AIM:
Quote the whole listing verbatim.

DATA SEGMENT:
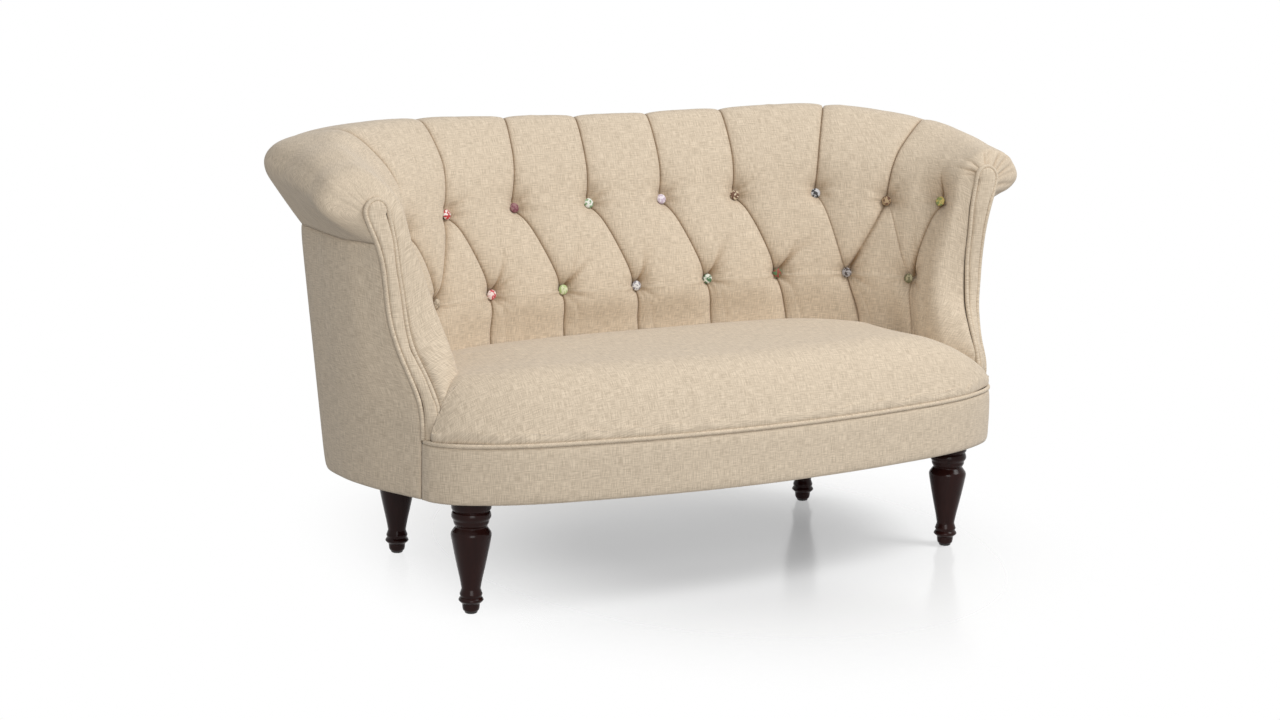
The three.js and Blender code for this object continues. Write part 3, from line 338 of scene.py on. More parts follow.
front_stops = np.array([0, 0.284, 0.569, 0.711, 0.823, 0.906, 0.958, 1])
front_line = placed([
    (0, -0.99), (0.249, -0.962), (0.498, -0.889), (0.623, -0.825),
    (0.708, -0.746), (0.764, -0.665), (0.793, -0.577), (0.801, -0.496),
])[:, :2]


def cubic(t, start, end, leaving, arriving):
    return (start * (2 * t**3 - 3 * t**2 + 1) + end * (3 * t**2 - 2 * t**3)
            + leaving * (t**3 - 2 * t**2 + t) + arriving * (t**3 - t**2))


def through(stops, rows, at):
    """A smooth line through given rows at uneven stops, for many places at once."""
    stops, rows, at = np.asarray(stops, float), np.asarray(rows, float), np.asarray(at, float)
    i = np.clip(np.searchsorted(stops, at, side="right") - 1, 0, len(stops) - 2)
    slopes = np.empty_like(rows)
    spans = np.diff(stops).reshape(-1, *[1] * (rows.ndim - 1))
    steps = np.diff(rows, axis=0) / spans
    slopes[0], slopes[-1] = steps[0], steps[-1]
    slopes[1:-1] = (rows[2:] - rows[:-2]) / (spans[1:] + spans[:-1])
    shape = [-1] + [1] * (rows.ndim - 1)
    span = (stops[i + 1] - stops[i]).reshape(shape)
    t = (at - stops[i]).reshape(shape) / span
    return cubic(t, rows[i], rows[i + 1], span * slopes[i], span * slopes[i + 1])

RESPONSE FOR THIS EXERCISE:
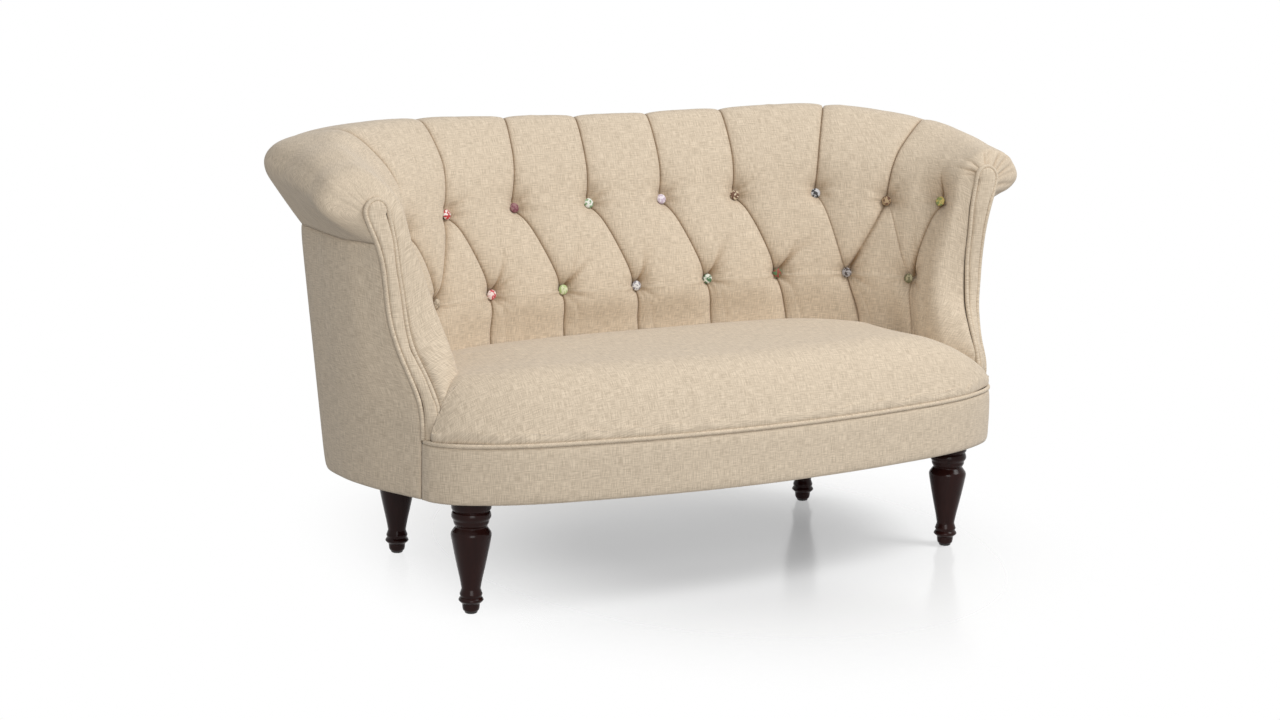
The three.js and Blender code for this object continues. Write part 3, from line 338 of scene.py on. More parts follow.
front_stops = np.array([0, 0.284, 0.569, 0.711, 0.823, 0.906, 0.958, 1])
front_line = placed([
    (0, -0.99), (0.249, -0.962), (0.498, -0.889), (0.623, -0.825),
    (0.708, -0.746), (0.764, -0.665), (0.793, -0.577), (0.801, -0.496),
])[:, :2]


def cubic(t, start, end, leaving, arriving):
    return (start * (2 * t**3 - 3 * t**2 + 1) + end * (3 * t**2 - 2 * t**3)
            + leaving * (t**3 - 2 * t**2 + t) + arriving * (t**3 - t**2))


def through(stops, rows, at):
    """A smooth line through given rows at uneven stops, for many places at once."""
    stops, rows, at = np.asarray(stops, float), np.asarray(rows, float), np.asarray(at, float)
    i = np.clip(np.searchsorted(stops, at, side="right") - 1, 0, len(stops) - 2)
    slopes = np.empty_like(rows)
    spans = np.diff(stops).reshape(-1, *[1] * (rows.ndim - 1))
    steps = np.diff(rows, axis=0) / spans
    slopes[0], slopes[-1] = steps[0], steps[-1]
    slopes[1:-1] = (rows[2:] - rows[:-2]) / (spans[1:] + spans[:-1])
    shape = [-1] + [1] * (rows.ndim - 1)
    span = (stops[i + 1] - stops[i]).reshape(shape)
    t = (at - stops[i]).reshape(shape) / span
    return cubic(t, rows[i], rows[i + 1], span * slopes[i], span * slopes[i + 1])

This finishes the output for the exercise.